Philadelphia gets its first Complete Streets Commissioner.
Sounds like fun. Washington DC plans a massive 17-mile ride around the city’s many monuments this May.
A former New Orleans police recruit is charged with second degree murder for firing his gun six times as he chased a bike thief down the street, eventually shooting him in the back of the head; his lawyer says he somehow felt threatened by the man who ran away after attempting to take his bike. Listen, I hate bike thieves as much as anyone, but seriously, don’t kill them.
Caught on video: A rear view camera catches a driver speeding up to deliberately run down a cyclist before fleeing the scene; despite clear video evidence, the authorities declined to prosecute, saying they can’t prove who was behind the wheel.

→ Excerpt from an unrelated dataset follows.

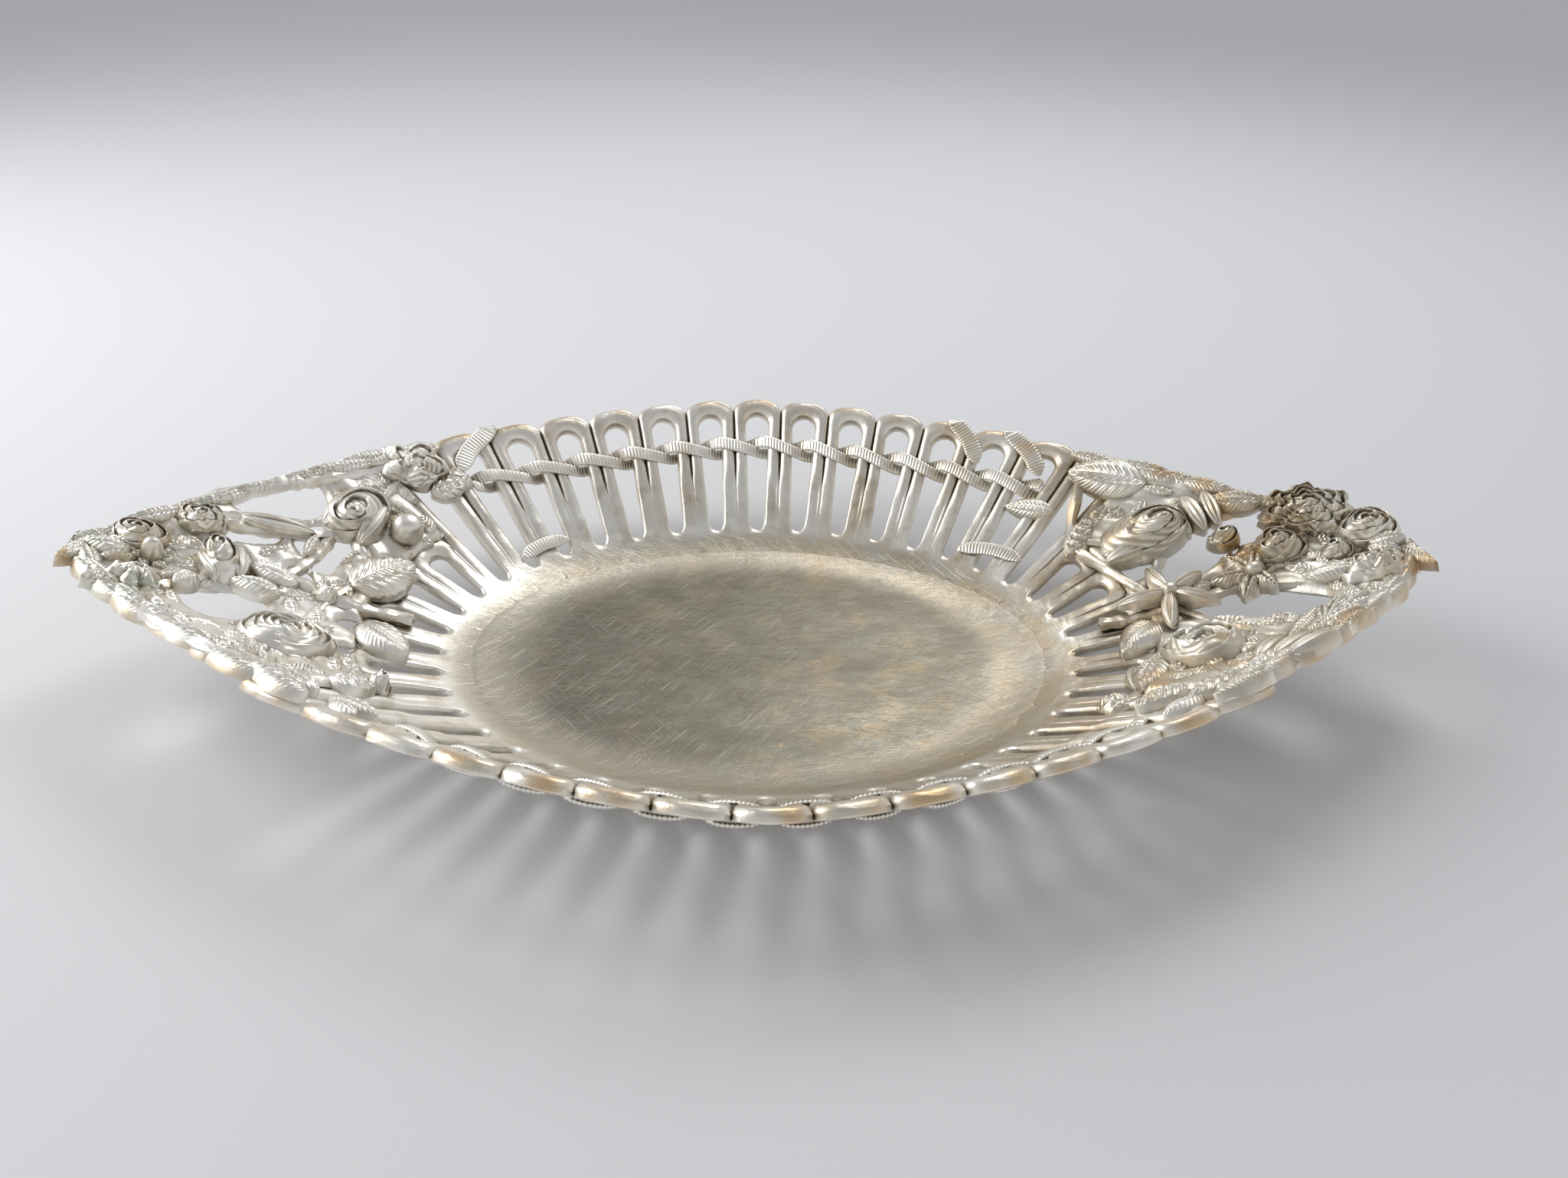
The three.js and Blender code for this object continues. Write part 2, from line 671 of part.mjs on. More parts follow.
// Stems of the left end, each as places [fromTip, across, radius]
const LEFT_STEMS = [
  [[82, 0.9], [66, 0.88], [54, 0.88, 2.4], [46, 0.9, 2.2], [32, 0.92], [20, 0.84], [10, 0.6], [6, 0]],
  [[82, -0.9], [64, -0.94, 2.2], [49, -0.94], [36, -0.92, 2], [22, -0.84], [11, -0.6], [6, 0]],
  [[90, 0.04], [78, 0.04], [67, 0.05, 2.6], [54, 0.16], [40, 0.14], [28, 0.1], [6, 0]],
  [[67, 0.05], [74, 0.3], [68, 0.52], [74, 0.74], [80, 0.9]],
  [[67, 0.05], [64, -0.24], [64, -0.5], [70, -0.93]],
  [[68, 0.52], [58, 0.5], [46, 0.52], [34, 0.6], [28, 0.66], [23, 0.88]],
  [[54, 0.16], [59, 0.34], [62, 0.5]],
  [[40, 0.14], [34, -0.14], [28, -0.5], [30, -0.88]],
];

// Blooms and leaves of the left end, each as [name, form, finish, place, sizes]
const LEFT_BLOOMS = [
  ['left_tip_leaf', leaf, WARM_SILVER,
    { fromTip: 10, across: -0.3, heading: -18 }, { length: 13, width: 7 }],
  ['left_tip_rosebud', rose, WARM_SILVER,
    { fromTip: 14, across: 0.3 }, { radius: 7, height: 8 }],
  ['left_daisy', daisy, WARM_SILVER,
    { fromTip: 23, across: -0.6 }, { radius: 7, height: 4.5, petals: 8 }],
  ['left_ball_bud', bud, SILVER,
    { fromTip: 22, across: 0.02 }, { length: 5, width: 5, height: 4.6, blunt: 1 }],
  ['left_blossom', rose, SILVER,
    { fromTip: 28, across: 0.6 }, { radius: 6.5, height: 6 }],
  ['left_tall_bud', bud, SILVER,
    { fromTip: 39, across: 0.18, heading: 65 }, { length: 17, width: 14, height: 9 }],
  ['left_small_leaf', leaf, SILVER,
    { fromTip: 37, across: -0.08, heading: -80 }, { length: 10, width: 6 }],
  ['left_almond_leaf', leaf, SILVER,
    { fromTip: 38, across: 0.56, heading: 184 }, { length: 21, width: 8 }],
  ['left_two_lobed_leaf', leaf, SILVER,
    { fromTip: 61, across: 0.12, heading: 8 }, { length: 15, width: 14, lobes: 2 }],
  ['left_ribbon', leaf, SILVER,
    { fromTip: 58, across: 0.27, heading: 95 }, { length: 8, width: 6 }],
  ['left_folded_rose', rose, WARM_SILVER,
    { fromTip: 68, across: 0.58 }, { radius: 10, height: 10, petals: 4 }],
  ['left_ruffled_flower', daisy, SILVER,
    { fromTip: 81, across: 0.84 }, { radius: 10.5, height: 6, petals: 6 }],
  ['left_pearl', bud, SILVER,
    { fromTip: 81, across: 0.52, seat: STEM_SEAT }, { length: 10, width: 10, height: 9, blunt: 1 }],
  ['left_button', daisy, SILVER,
    { hoop: 6.5, rise: 39, seat: STRAND_SEAT }, { radius: 5.5, height: 3, petals: 5, cut: 0 }],
  ['left_veined_leaf', leaf, SILVER,
    { fromTip: 71, across: 0.12, heading: 135 }, { length: 23, width: 19 }],
  ['left_knot', daisy, SILVER,
    { fromTip: 67, across: 0.02 }, { radius: 3.4, height: 3.6, petals: 5, cut: 0.1 }],
  ['left_open_rose', rose, SILVER,
    { fromTip: 64, across: -0.52 }, { radius: 12, height: 8, petals: 6 }],
  ['left_shell_leaf', leaf, SILVER,
    { fromTip: 77, across: -0.08, heading: 215, seat: STEM_SEAT }, { length: 18, width: 15, lobes: 3 }],
  ['left_acorn', bud, SILVER,
    { hoop: 13.2, rise: 22, heading: 60, seat: STEM_SEAT }, { length: 9, width: 7, height: 5.5 }],
  ['left_rim_leaf', leaf, WARM_SILVER,
    { fromTip: 86, across: -0.87, heading: 205, seat: STEM_SEAT }, { length: 15, width: 7 }],
];

// Stems of the right end, each as places [fromTip, across, radius]
const RIGHT_STEMS = [
  [[82, 0.9], [64, 0.88], [50, 0.88], [36, 0.88], [22, 0.86], [12, 0.7], [6, 0]],
  [[82, -0.9], [62, -0.92], [46, -0.92], [32, -0.9], [20, -0.8], [11, -0.5], [6, 0]],
  [[90, 0.04], [80, 0.02], [69, 0.03, 2], [57, 0.08], [46, 0.12], [36, 0.32], [26, 0.86]],
  [[46, 0.12], [32, -0.06], [18, -0.4], [16, -0.7]],
  [[69, 0.03], [62, -0.18], [54, -0.5], [46, -0.92]],
  [[69, 0.03], [80, 0.33], [90, 0.54], [84, 0.88]],
  [[90, 0.54], [78, 0.5], [66, 0.5], [54, 0.68], [44, 0.86]],
  [[62, -0.18], [69, -0.46], [74, -0.88]],
  [[36, 0.32], [24, 0.3], [11, 0.66]],
];

// Blooms and leaves of the right end, each as [name, form, finish, place, sizes]
const RIGHT_BLOOMS = [
  ['right_rim_leaf', leaf, SILVER,
    { fromTip: 67, across: 0.82, heading: 148 }, { length: 25, width: 16 }],
  ['right_band_leaf', leaf, SILVER,
    { hoop: 6.75, rise: 31, heading: 162, seat: STEM_SEAT }, { length: 16, width: 8 }],
  ['right_egg_bud', bud, WARM_SILVER,
    { fromTip: 70, across: 0.5, heading: 2 }, { length: 28, width: 20, height: 11 }],
  ['right_rolled_petals', leaf, WARM_SILVER,
    { fromTip: 52, across: 0.52, heading: 96 }, { length: 17, width: 8, cup: 2.6 }],
  ['right_pinnate_leaf', leaf, WARM_SILVER,
    { fromTip: 35, across: 0.86, heading: 160 }, { length: 15, width: 9, lobes: 3 }],
  ['right_carnation', rose, WARM_SILVER,
    { fromTip: 26, across: 0.84 }, { radius: 11, height: 12, petals: 7, stretch: 1.2 }],
  ['right_upper_rose', rose, SILVER,
    { fromTip: 7, across: 0.8 }, { radius: 9, height: 10 }],
  ['right_tip_petals', leaf, WARM_SILVER,
    { fromTip: 8, across: -0.1, heading: -14 }, { length: 10, width: 8 }],
  ['right_lower_rose', rose, SILVER,
    { fromTip: 18, across: -0.46 }, { radius: 9, height: 9, stretch: 1.1 }],
  ['right_small_bud', bud, WARM_SILVER,
    { fromTip: 48, across: 0.52, heading: 20 }, { length: 11, width: 8, height: 7 }],
  ['right_lily', rose, WARM_SILVER,
    { fromTip: 36, across: 0.32 }, { radius: 8, height: 10, petals: 4 }],
  ['right_maple_leaf', daisy, WARM_SILVER,
    { fromTip: 46, across: 0.06, heading: 180 }, { radius: 11.5, height: 2, petals: 5, cut: 0.5 }],
  ['right_oval_leaf', leaf, WARM_SILVER,
    { fromTip: 34, across: -0.08, heading: -12 }, { length: 15, width: 9 }],
  ['right_round_petal', daisy, WARM_SILVER,
    { fromTip: 22, across: 0.26 }, { radius: 4, height: 2.4, petals: 4, cut: 0 }],
  ['right_side_leaf', leaf, WARM_SILVER,
    { fromTip: 66, across: 0.06, heading: 6 }, { length: 7.5, width: 7 }],
  ['right_star_blossom', daisy, SILVER,
    { fromTip: 69, across: 0.03, heading: 35, seat: STAR_SEAT },
    { radius: 13, height: 4, petals: 5, cut: 0.72, stalk: STAR_SEAT - LEAF_SEAT }],
  ['right_broad_petal', leaf, SILVER,
    { fromTip: 75, across: -0.06, heading: 222, seat: STEM_SEAT },
    { length: 17, width: 14, fullness: 0.6 }],
  ['right_cup_rose', rose, WARM_SILVER,
    { fromTip: 70, across: -0.5 }, { radius: 10.5, height: 9 }],
  ['right_leaf_bundle', leaf, SILVER,
    { fromTip: 64, across: -0.88, heading: 38 }, { length: 21, width: 12, lobes: 3 }],
  ['right_palm_leaf', leaf, WARM_SILVER,
    { fromTip: 42, across: -0.8, heading: 36 }, { length: 22, width: 16, lobes: 4, lobeDepth: 0.45 }],
  ['right_curled_petal', leaf, WARM_SILVER,
    { hoop: 12.2, rise: 20, heading: 250, seat: STEM_SEAT }, { length: 11, width: 7 }],
  ['right_round_leaf', daisy, SILVER,
    { hoop: 13.7, rise: 17.5, seat: STEM_SEAT }, { radius: 4.5, height: 2.2, petals: 5, cut: 0 }],
  ['right_edge_leaf', leaf, SILVER,
    { fromTip: 84, across: -0.9, heading: 208, seat: STEM_SEAT }, { length: 12, width: 6 }],
];

function addEnd(end, stemsName, stemsFinish, stems, blooms) {
  addPiece(stemsName, fuse(stems.map((places) => stem(end, places))), stemsFinish);
  for (const [name, form, finish, place, sizes] of blooms) {
    addPiece(name, form(layOn(end, place), sizes), finish);
  }
}

function addGallery() {
  const sideSpan = [-SIDE_HOOP_REACH, SIDE_HOOP_REACH];
  const nearSpan = sideSpan.map((hoop) => hoop + HALF_ROUND);
  const rightSpan = [SIDE_HOOP_REACH + 1, HALF_ROUND - SIDE_HOOP_REACH - 1];
  const leftSpan = rightSpan.map((hoop) => hoop + HALF_ROUND);
  const sideHeight = (hoop) => slant(hoop);
  const endHeight = () => END_HOOP_HEIGHT;
  addPiece('far_gallery', gallerySection(...sideSpan, sideHeight, true), SILVER);
  addPiece('near_gallery', gallerySection(...nearSpan, sideHeight, true), SILVER);
  addPiece('right_gallery', gallerySection(...rightSpan, endHeight, false), SILVER);
  addPiece('left_gallery', gallerySection(...leftSpan, endHeight, false), SILVER);
}

function addWeave() {
  addPiece('far_strand_one', twinedStrand(0, 1), SILVER);
  addPiece('far_strand_two', twinedStrand(0, -1), SILVER);
  addPiece('near_strand_one', twinedStrand(HALF_ROUND, 1), SILVER);
  addPiece('near_strand_two', twinedStrand(HALF_ROUND, -1), SILVER);
  addPiece('left_rim_binding', rimBinding(-5.4, 0.9), SILVER);
  addPiece('right_inner_rim_binding', rimBinding(4.1, -0.7), WARM_SILVER);
  addPiece('right_outer_rim_binding', rimBinding(5.2, -0.9), WARM_SILVER);
  addPiece('left_ribbon_tail', ribbonTail(-6.2, -4.8), SILVER);
  addPiece('right_ribbon_tail', ribbonTail(5.2, 6.8), WARM_SILVER);
}

addPiece('floor_plate', floorPlate(), DULL_SILVER);
addGallery();
addWeave();
addEnd(LEFT, 'left_stems', SILVER, LEFT_STEMS, LEFT_BLOOMS);
addEnd(RIGHT, 'right_stems', WARM_SILVER, RIGHT_STEMS, RIGHT_BLOOMS);

export default basket;
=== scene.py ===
"""A silver-plated oval basket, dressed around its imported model.

Every form is laid on the basket's own wall, which is a height over its plan. Places are worked out in
millimetres and written to the meshes in metres.
"""

import logging
import math
from dataclasses import dataclass, field
from enum import Enum
from typing import Sequence

import bmesh
import bpy
import numpy as np
from mathutils import Matrix, Vector
from mathutils.bvhtree import BVHTree


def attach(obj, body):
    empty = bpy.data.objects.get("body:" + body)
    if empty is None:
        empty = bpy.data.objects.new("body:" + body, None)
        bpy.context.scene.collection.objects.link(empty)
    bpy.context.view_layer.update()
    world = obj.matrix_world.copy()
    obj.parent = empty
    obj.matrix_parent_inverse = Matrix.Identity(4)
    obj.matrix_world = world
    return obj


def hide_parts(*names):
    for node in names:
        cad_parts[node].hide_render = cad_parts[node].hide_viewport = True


LOG = logging.getLogger("basket")
MM = 0.001
TAU = 2 * math.pi
Array = np.ndarray
Relief = tuple[Array, dict[str, Array]]
Span = tuple[float, float]
Triple = tuple[float, float, float]
Numbers = tuple[float, ...]
Value = bpy.types.NodeSocket | float

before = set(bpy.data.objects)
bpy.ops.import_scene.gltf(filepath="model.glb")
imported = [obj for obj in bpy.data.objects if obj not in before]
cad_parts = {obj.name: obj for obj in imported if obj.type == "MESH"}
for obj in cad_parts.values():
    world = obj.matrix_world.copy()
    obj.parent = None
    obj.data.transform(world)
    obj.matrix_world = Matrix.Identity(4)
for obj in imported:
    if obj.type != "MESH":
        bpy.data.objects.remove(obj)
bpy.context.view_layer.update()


class End(Enum):
    """The two pointed ends of the basket, by the direction of their tips along X."""

    LEFT = -1
    RIGHT = 1


class Finish(Enum):
    """The record's material slots."""

    SILVER = "aged_silver_plate"
    FLOOR = "dull_silver_plate"
    WORN = "worn_silver_plate"


def smooth_step(low: float, high: float, value: Array) -> Array:
    """Returns 0 below low, 1 above high and a smooth rise between them."""
    share = np.clip((value - low) / (high - low), 0.0, 1.0)
    return share * share * (3 - 2 * share)


def unit(vectors: Array) -> Array:
    """Returns vectors at a length of one."""
    return vectors / np.linalg.norm(vectors, axis=-1, keepdims=True)


def run_along(places: Array) -> Array:
    """Returns the length of a path up to each of its places."""
    return np.concatenate([[0], np.cumsum(np.linalg.norm(np.diff(places, axis=0), axis=-1))])


@dataclass(frozen=True)
class Waves:
    """A soft hand-made unevenness, as a sum of waves that run in all directions."""

    period: float
    size: float
    seed: int
    count: int = 5
    crowding: float = 0.35
    softening: float = 2.2

    def over(self, points: Array) -> Array:
        """Gives the unevenness over points.

        Args:
            points: places in millimetres, with X, Y and Z last.

        Returns:
            Numbers of about the waves' size, above and below zero, one for each point.
        """
        rng = np.random.default_rng(self.seed)
        total = np.zeros(points.shape[:-1])
        for index in range(self.count):
            direction = rng.normal(size=3)
            direction *= TAU / self.period * (1 + self.crowding * index) / np.linalg.norm(direction)
            total += np.sin(points @ direction + rng.uniform(0, TAU)) / self.softening
        return total * self.size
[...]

Scottish stunt cyclist Danny MacAskill takes to the snow.
Afghanistan’s women cycling federation has been nominated for the Nobel Peace prize. You know it sucks in a country when just having the courage to ride a bike is enough to win international recognition.
After his son was killed when he hit a pothole while riding a bike, a Mumbai man takes it upon himself to fill potholes on the city’s streets. And yes, it was probably a motorbike, but that doesn’t lessen what the father is doing to keep it from happening to anyone else.
A writer says Malta is dangerously trapped in the auto-centric ‘50s, instead of emulating other cities where bicycling is as natural as walking.
Some of our bike lanes may be useless, but at least they’re more than six feet long. People find lots of things while riding their bikes; like a human skull, for instance.
And now you can pedal away the pounds with your very own sitNcycle for just $19.95, including shipping and handling.
One last note.
When I announced the winner of our bike contest giveaway, I lamented that we only had one bike to give away, despite two very deserving people.
So I’m happy to report that a very generous anonymous donor has volunteered to buy a bicycle for the second place finisher, and that she’s in the process of picking out her new bike.
Which makes this a win/win in the best possible sense.